本文还论述了中兴思想对诗坛的影响。南渡文人的中兴思想,植根于他们对家国灾难的切身体验。因此,他们都有浓得化不开的中兴情结;与此相关,抒写中兴情结也就成为诗坛创作的新主题。南渡文人纪述流亡奔波与亡国反思的诗歌,充分表达他们最直接最现实的中兴关怀。南渡文人对赵宋王朝的中兴想象,基于他们共同的文化记忆——京洛追忆,并希望朝廷能够复兴祖宗大业、恢复中原,这些在诗歌写作中同样有所呈现。
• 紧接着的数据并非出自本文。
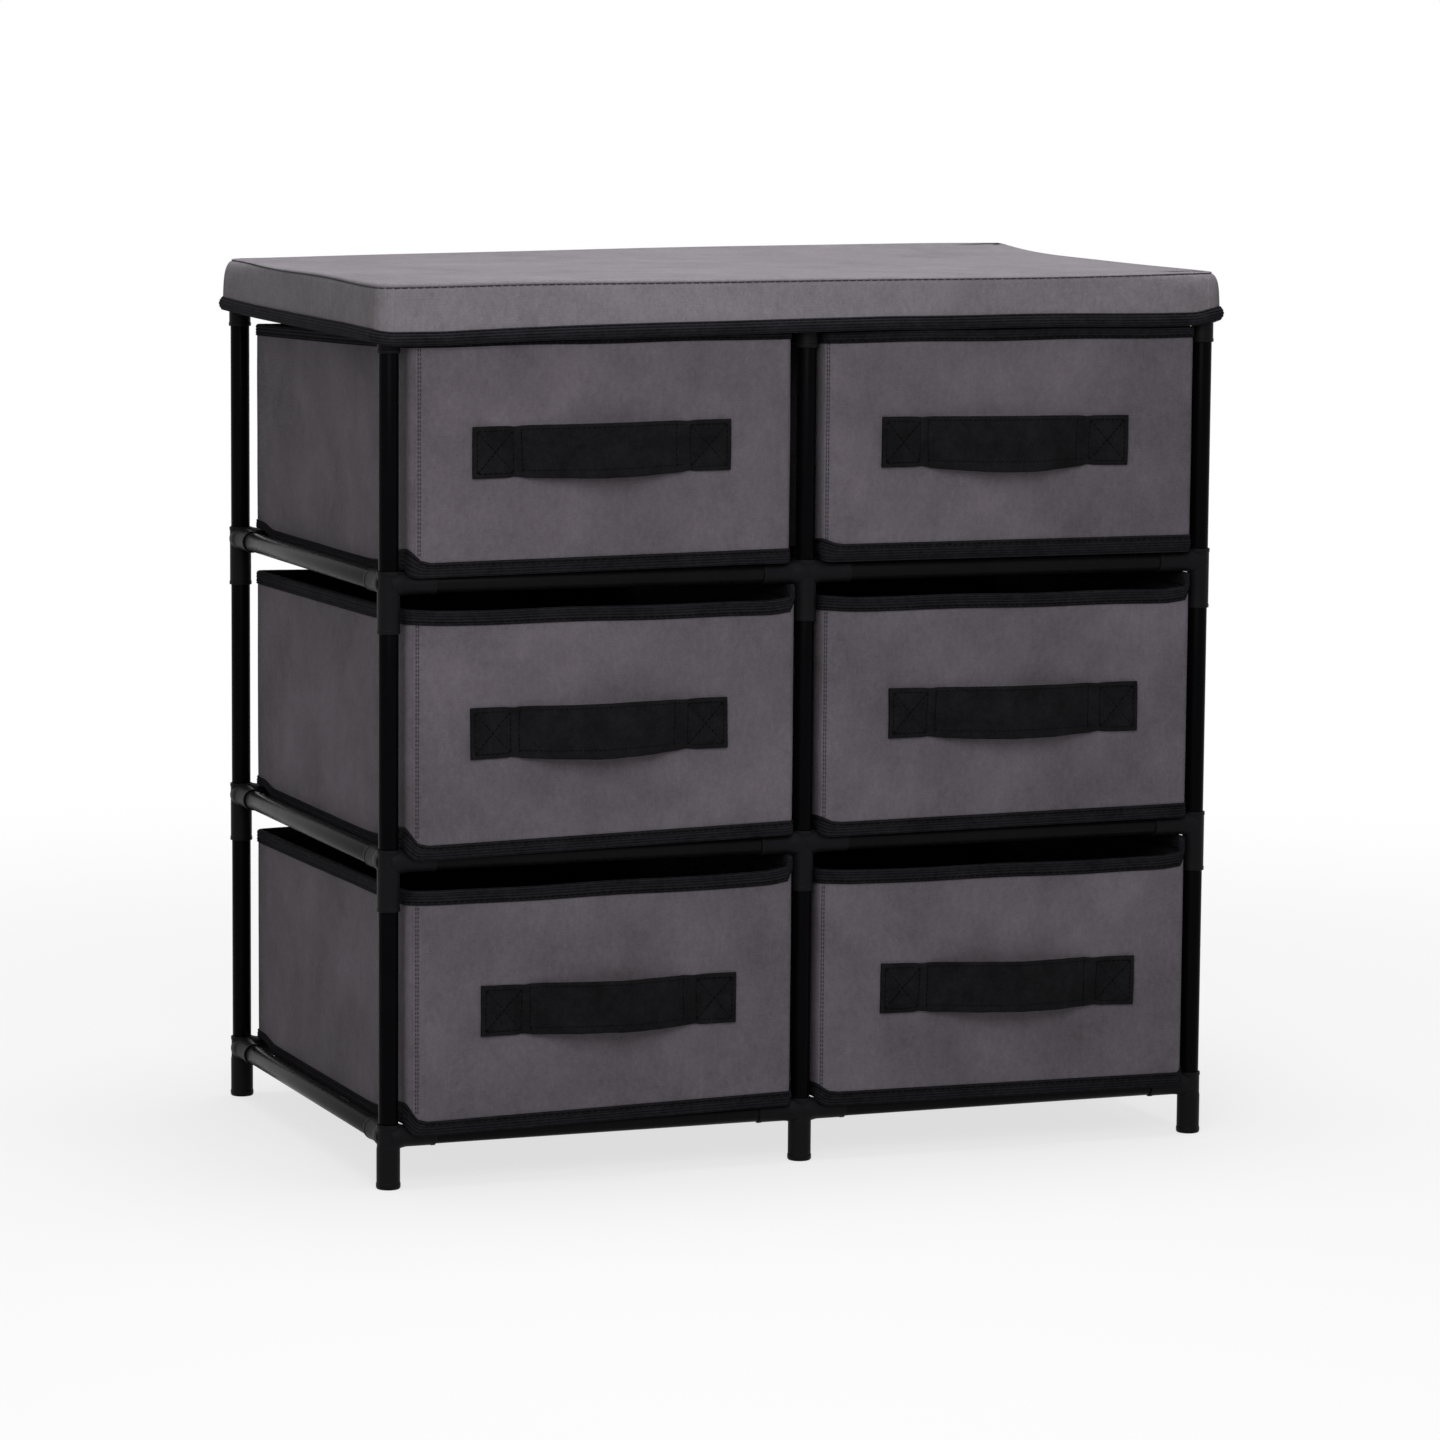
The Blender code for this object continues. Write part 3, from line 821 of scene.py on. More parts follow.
def sew(name, rows, material, body, slot):
    """Makes one piece of several rows of stitches, each stitch closed at both ends."""
    points, faces = merge(rows)
    size = len(STITCH_SECTION) * STITCH_SIDES
    first = np.arange(STITCH_SIDES)
    ends = [start + ring for start in range(0, len(points), size) for ring in (first, size - 1 - first)]
    settle(mesh_object(name, points, [*faces, *ends], material), body, slot)


# Drawers

class Drawer:
    """One drawer's places, and how its cloth departs from the flat."""

    def __init__(self, bay, row):
        self.bay, self.row = bay, row
        self.name = f"drawer_{bay}_{row}"
        self.shell = f"{self.name}_shell"
        self.centre = middle_of(self.shell)
        half_x, half_y = (side - BINDING for side in half_of(self.shell).xy)
        self.floor = LEVEL_Z[DRAWER_ROWS.index(row) + 1] + FLOOR_TO_AXIS
        self.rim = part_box(f"{self.name}_top_tape")[1].z
        radii = (FOLDED_CORNER, SOFT_CORNER, FOLDED_CORNER, FOLDED_CORNER)
        self.outline = Outline(self.centre, half_x, half_y, radii)
        self.from_left = self.outline.local[:, 0] + half_x
        self.from_right = half_x - self.outline.local[:, 0]
        self.from_front = self.outline.local[:, 1] + half_y
        drawn_left, drawn_right = FRONT_PINCH.get((bay, row), (0.0, 0.0))
        drawn = self.across((drawn_left, -drawn_right)) * fade(self.from_front, PINCH_DEPTH)
        self.outline.local[:, 0] += drawn
        self.rim_rise, self.tape_rise, self.hem_rise = (
            self.across(pair) for pair in DRAWER_TAPES[(bay, row)])
        self.phase = 1.7 * DRAWER_ROWS.index(row) + 0.9 * BAYS.index(bay)

    def across(self, pair):
        """Gives values that run evenly from the left one to the right one."""
        return pair[0] + (pair[1] - pair[0]) * self.from_left / (2 * self.outline.half_x)

    def height_share(self, z):
        return np.clip((z - self.floor) / (self.rim - self.floor), 0, 1)

    def waves(self, place, table):
        """Gives waves about 1, with this drawer's own phase, along a place."""
        return 1 + sum(
            high * np.sin(turns * place + way * self.phase) for high, turns, way in table)

    def bulge(self, z):
        """Gives how far the cloth stands out from the outline, all round, at height z."""
        o = self.outline
        x, y = o.local[:, 0] / o.half_x, o.local[:, 1] / o.half_y
        front, rear = (np.clip(way * o.normals[:, 1], 0, 1) for way in (-1, 1))
        side = np.abs(o.normals[:, 0])
        height = self.height_share(z)
        belly = np.sin(math.pi * height)
        ends = (front + 0.5 * rear) * FRONT_BULGE * (1 - x ** 4) * self.waves(x, FRONT_WAVES)
        sides = side * SIDE_BULGE * (1 - y ** 12) * self.waves(y, SIDE_WAVES)
        calm = front * (1 - x ** 8) + 0.6 * side * (1 - y ** 8)
        along = np.where(front > side, o.local[:, 0], o.local[:, 1])
        dents = sum(
            deep * np.sin(2 * math.pi * (along / wide + z / tall) + phase + self.phase)
            for deep, wide, tall, phase in DENTS)
        bulges = ends * (0.7 * belly + 0.3 * height) + sides * (0.5 + 0.5 * belly)
        return bulges + dents * calm * belly

    def rise(self, z):
        """Gives how far the cloth at height z stands above its plain place, all round."""
        back = np.clip(self.from_front / (2 * self.outline.half_y), 0, 1)
        rise = self.rim_rise - REAR_DROP[self.row] * back
        rise = rise + RIM_WAVE * np.sin(self.from_left * RIM_WAVE_TURNS + self.phase)
        if self.row != "top":
            corner = fade(self.from_front, CORNER_RISE_DEPTH)
            rise = rise + LEFT_CORNER_RISE * corner * fade(self.from_left, LEFT_CORNER_WIDTH)
            rise = rise + RIGHT_CORNER_RISE * corner * fade(self.from_right, RIGHT_CORNER_WIDTH)
            wall = np.clip(1 - self.from_right / FOLDED_CORNER, 0, 1)
            rise = rise + RIGHT_WALL_RISE * wall * fade(back - RIGHT_WALL_PEAK, RIGHT_WALL_REACH)
            rise = np.minimum(rise, RIM_ROOM)
        return rise * self.height_share(z) ** 2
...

在诗坛走向中兴的路上,南渡诗人上承元祐、下启乾淳,在文化统绪、君子理想及人格、理学文化、诗法理论、中兴思想等方面,都为此后的诗坛中兴打下了良好基础。在绍兴时期,南渡诗人与中兴诗人在思想观念、精神气格、诗学方法等方面进行了代际间的传承。在变与不变中,南渡诗坛不断向中兴诗坛推进;中兴诗人守正而变,迎来了宋代诗坛又一高峰的出现。
此外,文末的“南渡思想、文学系年”也是本论文的有机构成部分。该系年从纵向展开诗坛走向中兴的过程,与正文论述部分相呼应。